14. Is the walk only for students or can adults come too?
The walk is open to everyone. Several schools and colleges organize for their students to join us. As mentioned earlier, we have no age restrictions. The only criteria we look for in our participants are an interest in the environment and some basic levels of fitness.
15. Where on the beach do we walk?
We generally walk near the shoreline.
16. Is there a dress code?
We can dress in comfortable clothes and sandals but preferably not shoes which can get uncomfortable when wet. From January to mid February it can be quite cold in the nights and it is better to wear something extra to keep warm. Shorts/ three quarters and tee shirt are preferable in March as it gets warmer.
17. Do we have rules that we have to follow?
If not for other reasons we are often a mixed age group so we are particular about walkers not smoking or consuming alcohol on the walks or coming drunk [even slightly so].
18. Is there a way we can visit the hatchery to release hatchlings?
Hatching normally starts around early March and goes on till end April/early May. Anyone who is interested in watching hatchling release in the hatchery can contact us and coordinate. Hatchling release normally happens in the evening after 5.30 at the hatchery, which is located on the Theosophical Society beach (next to the Adyar estuary).
19. How do we reach the hatchery?
To approach the hatchery, please enter the Besant Nagar beach near the Thalappakatti restaurant. There is a narrow road that goes through the Urur Kuppam fishing village and towards the Broken Bridge. Before reaching the broken bridge you will see a green colour fence on the beach – this is the SSTCN hatchery.

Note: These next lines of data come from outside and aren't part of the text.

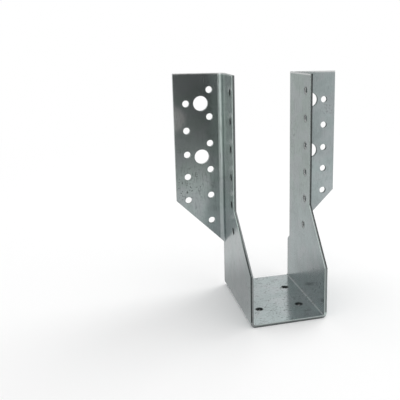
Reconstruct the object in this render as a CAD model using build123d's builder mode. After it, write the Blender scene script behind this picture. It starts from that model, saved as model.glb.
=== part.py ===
from build123d import *
import os

# Beam hanger, folded from one blank of galvanised sheet steel. The seat and the two walls make
# a stirrup round the end of the beam, and each wall turns outwards into a flange that lies on
# the header. Sizes are in millimetres. +Z is up and +Y points into the header. The origin is on
# the underside of the seat, in the middle of its width and depth.

# Sheet and folds
sheet = 2.0
seat_fold_inside = 1.0  # radii of the fold between the seat and a wall; the sheet thins a little
seat_fold_outside = 3.6
flange_bend = 3.0  # inside radius between a wall and its flange
bend_fade = 4.0  # height over which the foot of the flange bend runs out into the flat wall

# Stirrup
beam_width = 51.0  # clear width over the seat
beam_height = 165.0  # from the seat's upper face to the top edge
seat_depth = 78.0  # from the front edge to the header face
upper_depth = 41.5  # depth of a wall above its taper, to the header face
taper_foot = 36.5  # height at which the walls start to narrow
taper_head = 72.0  # height at which they have reached their upper depth
toe_out = 1.8  # how far the front edge of an upper wall stands outside the line of its fold

# Flanges
flange_width = 36.0  # from the wall's outer face to the free edge

# Nail holes
nail_hole = 5.0
nail_pitch = 20.0
nail_rows = 6
first_nail_drop = 12.0  # from the top edge, in the walls and in the flanges' inner columns
inner_nail_inset = 26.5  # from the flange's free edge
outer_nail_inset = 9.0
outer_nail_drops = (22.0, 42.0, 60.0, 77.0, 95.0)
wall_nail_inset = 7.5  # from the front edge of the upper wall
seat_nail_spacing = 30.0
seat_nail_insets = (24.0, 55.5)  # from the header face

# Bolt holes
bolt_hole = 11.0
bolt_inset = 20.0
bolt_pitch = 40.0
bolt_rows = 2
first_bolt_drop = 22.0

# Places that follow from the sizes
overall_height = sheet + beam_height
wall_inner = beam_width / 2
wall_outer = wall_inner + sheet
wall_middle = wall_inner + sheet / 2
flange_edge = wall_outer + flange_width
header_face = seat_depth / 2
bend_line = header_face - sheet - flange_bend  # where a wall stops being flat
upper_front = header_face - upper_depth

front_view = Plane.XZ.offset(-header_face)  # drawn on the header face, looking along +Y


def wall_section(depth, toe):
    """Cut through one upper wall: a strip that leaves the bend line and toes out to its front."""
    front = header_face - depth
    Polygon(
        (wall_inner, bend_line),
        (wall_outer, bend_line),
        (wall_outer + toe, front),
        (wall_inner + toe, front),
        align=None,
    )


def column_heights(first, pitch, rows):
    """Heights of a column of holes, worked down from the top edge."""
    return [overall_height - first - pitch * row for row in range(rows)]


def both_flanges(inset, heights):
    """Hole places in both flanges, a given distance in from their free edges."""
    across = flange_edge - inset
    return [(side * across, height) for side in (-1, 1) for height in heights]


with BuildPart() as hanger:
    # Half of the seat with the foot of its wall: one bent strip, seen from the front.
    with BuildSketch(front_view) as strip:
        Polygon(
            (0, 0),
            (wall_outer, 0),
            (wall_outer, taper_foot),
            (wall_inner, taper_foot),
            (wall_inner, sheet),
            (0, sheet),
            align=None,
        )
        fillet(strip.vertices().sort_by_distance((wall_outer, 0))[0], radius=seat_fold_outside)
        fillet(strip.vertices().sort_by_distance((wall_inner, sheet))[0], radius=seat_fold_inside)
    extrude(amount=seat_depth)

    # The wall narrows towards the header and toes out as it rises, and then runs straight up.
    with BuildSketch(Plane.XY.offset(taper_foot)):
        wall_section(seat_depth, 0)
    with BuildSketch(Plane.XY.offset(taper_head)):
        wall_section(upper_depth, toe_out)
    loft(ruled=True)
    with BuildSketch(Plane.XY.offset(taper_head)):
        wall_section(upper_depth, toe_out)
    extrude(amount=overall_height - taper_head)

    # The wall turns out into the flange, seen from above.
    with BuildSketch(Plane.XY.offset(taper_foot)):
        with BuildLine():
            turn = JernArc(
                start=(wall_middle, bend_line),
                tangent=(0, 1),
                radius=flange_bend + sheet / 2,
                arc_size=-90,
            )
            Line(turn @ 1, (flange_edge, header_face - sheet / 2))
        trace(line_width=sheet)
    extrude(amount=overall_height - taper_foot)

    # The foot of the flange is cut on the slant, from the wall to the free edge.
    with BuildSketch(front_view):
        Polygon(
            (wall_outer, taper_foot),
            (flange_edge, taper_head),
            (flange_edge, taper_foot),
            align=None,
        )
    extrude(amount=header_face - bend_line, mode=Mode.SUBTRACT)

    # Below the flange the rounded bend fades into the square edge of the wall.
    bend_centre = wall_outer + flange_bend
    past_corner = wall_inner - (flange_bend + sheet) / 2
    with BuildSketch(Plane.XZ.offset(-bend_line)):
        Polygon(
            (wall_inner, taper_foot),
            (past_corner, taper_foot),
            (past_corner, taper_foot - bend_fade),
            align=None,
        )
    revolve(
        axis=Axis((bend_centre, bend_line, 0), (0, 0, 1)),
        revolution_arc=-90,
        mode=Mode.SUBTRACT,
    )

    mirror(about=Plane.YZ)

    # Nail and bolt holes through both flanges.
    inner_nails = column_heights(first_nail_drop, nail_pitch, nail_rows)
    outer_nails = [overall_height - drop for drop in outer_nail_drops]
    bolts = column_heights(first_bolt_drop, bolt_pitch, bolt_rows)
    with BuildSketch(front_view):
        with Locations(*both_flanges(inner_nail_inset, inner_nails)):
            Circle(nail_hole / 2)
        with Locations(*both_flanges(outer_nail_inset, outer_nails)):
            Circle(nail_hole / 2)
        with Locations(*both_flanges(bolt_inset, bolts)):
            Circle(bolt_hole / 2)
    extrude(amount=sheet, mode=Mode.SUBTRACT)

    # Nail holes through both walls, level with the flanges' inner columns.
    with BuildSketch(Plane.YZ):
        with Locations(*[(upper_front + wall_nail_inset, height) for height in inner_nails]):
            Circle(nail_hole / 2)
    extrude(amount=wall_outer + toe_out, both=True, mode=Mode.SUBTRACT)

    # Nail holes in the seat.
    with BuildSketch(Plane.XY):
        for inset in seat_nail_insets:
            with Locations((0, header_face - inset)):
                with GridLocations(seat_nail_spacing, 0, 2, 1):
                    Circle(nail_hole / 2)
    extrude(amount=sheet, mode=Mode.SUBTRACT)

hanger.part.label = "hanger"

os.makedirs("parts", exist_ok=True)
export_step(hanger.part, "parts/hanger.step")
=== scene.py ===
"""Beam hanger folded from galvanised sheet steel, on a white studio floor.

The steel's shape comes from the CAD frame. This script gives it its finish: rolling streaks that
follow the sheet round its folds, zinc mottling, handling marks, dished rims round the punched
holes and sheared edges, with painted shade round the holes and in the crease, painted highlights
in the fold, along the top edge and on the cut rims, and a painted reflection on the left flange.
The steel's own values are in millimetres unless a comment says otherwise, and the studio's are in
metres.
"""

import math

import bmesh
import bpy
from mathutils import Matrix, Vector

MM_PER_METRE = 1000.0

# The hanger's own sizes. +Z is up, +Y points into the header, and the origin is on the underside
# of the seat, in the middle of its width and depth.
SHEET = 2.0
WALL_INNER = 25.5
WALL_OUTER = WALL_INNER + SHEET
SEAT_FOLD = 3.6  # outside radius of the fold between seat and wall
FLANGE_FOLD = 3.0  # inside radius of the fold between wall and flange
HEADER_FACE = 39.0
FLANGE_FRONT = HEADER_FACE - SHEET
FLANGE_START = WALL_OUTER + FLANGE_FOLD
FOLD_LINE = FLANGE_FRONT - FLANGE_FOLD  # where a wall stops being flat
UPPER_FRONT = -2.5  # front edge of a wall above its taper
TAPER_FOOT = 36.5
TAPER_HEAD = 72.0
TOE_OUT = 1.8  # how far an upper wall's front edge stands outside the line of its fold
NAIL_RADIUS = 2.5
WALL_NAILS_Y = 5.0
LOWEST_WALL_NAIL = 55.0
NAIL_PITCH = 20.0
WALL_NAILS_Z = [LOWEST_WALL_NAIL + NAIL_PITCH * row for row in range(6)]
SEAT_NAILS_X = 15.0
SEAT_NAILS_Y = (15.0, -16.5)

# Limits of the sheet's regions. Each pair is where a mask is 0 and where it is 1.
ON_SEAT_Z = (SEAT_FOLD + 0.6, SEAT_FOLD)
ON_FLANGE_OUT = (FLANGE_START - 0.2, FLANGE_START)
ON_FLANGE_Y = (FOLD_LINE, FOLD_LINE + 0.2)
IN_FOLD_Y = (FOLD_LINE, FOLD_LINE + 0.1)
LEFT_SIDE_X = (-20.0, -24.0)
RIGHT_WALL_X = (20.0, 25.0)
RIGHT_EDGE_X = (22.0, 25.0)
PAST_LEFT_CORNER_X = (-22.0, -25.0)

# Cut faces. A face that looks straight out of the sheet isn't cut, and one that looks along it is.
LOOKS_OUT_OF_SHEET = (0.5, 0.7)
LOOKS_ALONG_SHEET = (0.4, 0.6)
LOOKS_OUT_OF_SEAT = (0.3, 0.5)
SEAT_BORES_OUT = (22.0, 21.5)
SEAT_BORES_Y = (30.0, 29.0)

# Sheared edges. A place through the sheet is 0 on the face towards the beam and the header, and
# 1 on the other face.
TORN_PART = (0.42, 0.58)
RAGGEDNESS = 0.5
# The rims of the cut faces are zinc-coated and rounded, and painted lighter than the zinc as a
# highlight, the outer rim on the left side only.
LEFT_HIGHLIGHT_THROUGH = (0.66, 0.80)
LEFT_HIGHLIGHT_Z = (45.0, 65.0)
INNER_RIM_THROUGH = (0.25, 0.12)
LOW_EDGE_Z = (TAPER_FOOT + 2.0, TAPER_FOOT - 2.0)
SEAT_EDGE_PALENESS = 0.35

# Dished rims round the punched holes, painted shade on the rims and in the crease between seat
# and wall, and a painted highlight along the top edge.
WALL_DISH_REACH = 6.0
WALL_BORE_DISH = (0.97, 0.99)
# Painted shade: a darker ring of zinc close round each wall hole, on its rolled rim.
WALL_RIM_SHADE_RANGE = (0.72, 0.92)
WALL_RIM_SHADE_STRENGTH = 0.25
# Painted shade: a dark ring of zinc round each hole in the seat.
SEAT_HOLE_SHADE_REACH = 3.6
SEAT_HOLE_SHADE_STRENGTH = 0.8
# Painted shade in the crease between seat and wall, on its inner side.
CREASE_START_Z = (SHEET, SHEET + 0.3)
CREASE_END_Z = (SHEET + 1.2, SHEET + 0.9)
CREASE_OUT = (24.4, 24.8)
CREASE_THROUGH = (0.2, 0.4)
CREASE_SHADE_STRENGTH = 0.4
# Painted highlight: a light line along the top edge.
TOP_HIGHLIGHT_Z = (165.7, 166.4)
TOP_HIGHLIGHT_STRENGTH = 0.7

# Noises: the scale per millimetre of their place, the detail and the roughness.
STREAKS = (1.1, 4.0, 0.65)
FINE_STREAKS = (4.5, 2.0, 0.6)
CLOUDS = (0.045, 3.0, 0.55)
MOTTLE = (0.42, 2.0, 0.6)
BLOOM = (0.07, 2.0, 0.6)
RAGGED = (1.6, 3.0, 0.7)
DASHES = (1.0, 1.0, 0.5)
HANDLED = (0.055, 1.0, 0.5)
SPECKS = (0.75, 2.0, 0.5)
WANDER = (0.3, 2.0, 0.5)
SCUFFS = (0.2, 2.0, 0.5)
SCRATCHES = (0.03, 3.0, 0.5)
STREAK_STRETCH = (0.035, 1.0, 0.02)  # along the blank, over its width, and outwards
DASH_STRETCH = (0.16, 1.5, 0.02)

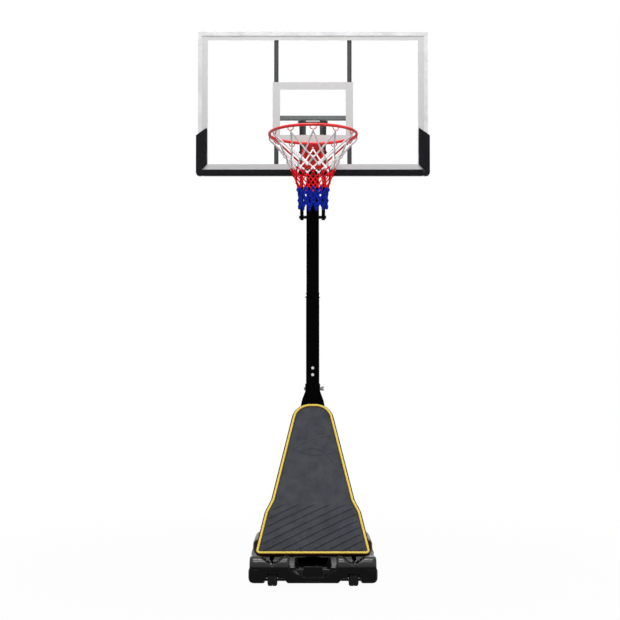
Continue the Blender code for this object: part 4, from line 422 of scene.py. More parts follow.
def board_print(name, colour):
    """Screen ink: very flat, with a faint mesh texture."""
    made = Material(name, roughness=0.52)
    made.drift(made.noise(40.0, detail=2.0), colour, shares=(0.97, 1.03), stops=(0.3, 0.7))
    made.bump(made.cells(2400.0), strength=0.10, distance=0.0002)
    return made


def clear_sheet(name, colour):
    """Clear sheet with faint wipe marks in its gloss."""
    made = Material(name, roughness=0.05, Alpha=0.020, IOR=1.49, Specular_IOR_Level=0.12)
    made.shader.inputs["Base Color"].default_value = (*colour, 1.0)
    streaks = made.noise(3.0, detail=4.0, vector=made.coordinates(scale=(1.0, 1.0, 5.0)))
    made.vary_roughness(streaks, 0.03, 0.12)
    made.made.surface_render_method = "BLENDED"
    return made


def foam_skin(name, colour):
    """Soft closed-cell foam with a skin: small pores and a dull sheen."""
    made = Material(name, roughness=0.66, Specular_IOR_Level=0.10, Sheen_Weight=0.03, Sheen_Roughness=0.5)
    made.drift(made.noise(22.0, detail=4.0), colour, shares=(0.8, 1.5), stops=(0.35, 0.7))
    made.vary_roughness(made.noise(45.0), 0.58, 0.78)
    made.bump(made.cells(700.0), strength=0.30, distance=0.0008)
    made.bump(made.noise(30.0, detail=2.0), strength=0.25, distance=0.002)
    return made


def coated_cloth(name, colour):
    """Coated fabric: fine crossed weave under a matt skin, with light worn high spots."""
    made = Material(name, roughness=0.58, Specular_IOR_Level=0.14, Sheen_Weight=0.03, Sheen_Roughness=0.45)
    place = made.coordinates(turn=(-PANEL_SLOPE, 0.0, 0.0))
    patches = made.noise(16.0, detail=5.0, vector=place)
    made.drift(patches, colour, shares=(0.82, 1.20), stops=(0.32, 0.70))
    made.vary_roughness(made.noise(38.0, detail=4.0, vector=place), 0.50, 0.68)
    for direction in ("X", "Y"):
        weave = made.bands(190.0, place, distortion=0.6, direction=direction)
        made.bump(weave, strength=0.14, distance=0.0006)
    made.bump(made.cells(330.0, place), strength=0.18, distance=0.0007)
    return made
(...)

20. How long will the hatchling release take?
There will be a brief Q and A session before the hatchling release. The release will be over before 7.
The hatchlings which hatch will be immediately released into the sea, so please note that we DO NOT restrain hatchlings under any circumstance. Please ensure you reach latest by 5.45 pm.
To check if there are hatchlings any day you want to visit the hatchery, please send an sms to one of the following people:
1. Arun – 9789864166
2. Akila – 9940300200
Note: SSTCN is a serious conservation organisation. Turtle walks are conducted for people genuinely interested in conservation and wanting to learn about turtles and other conservation issues. Walks are not for entertainment purposes.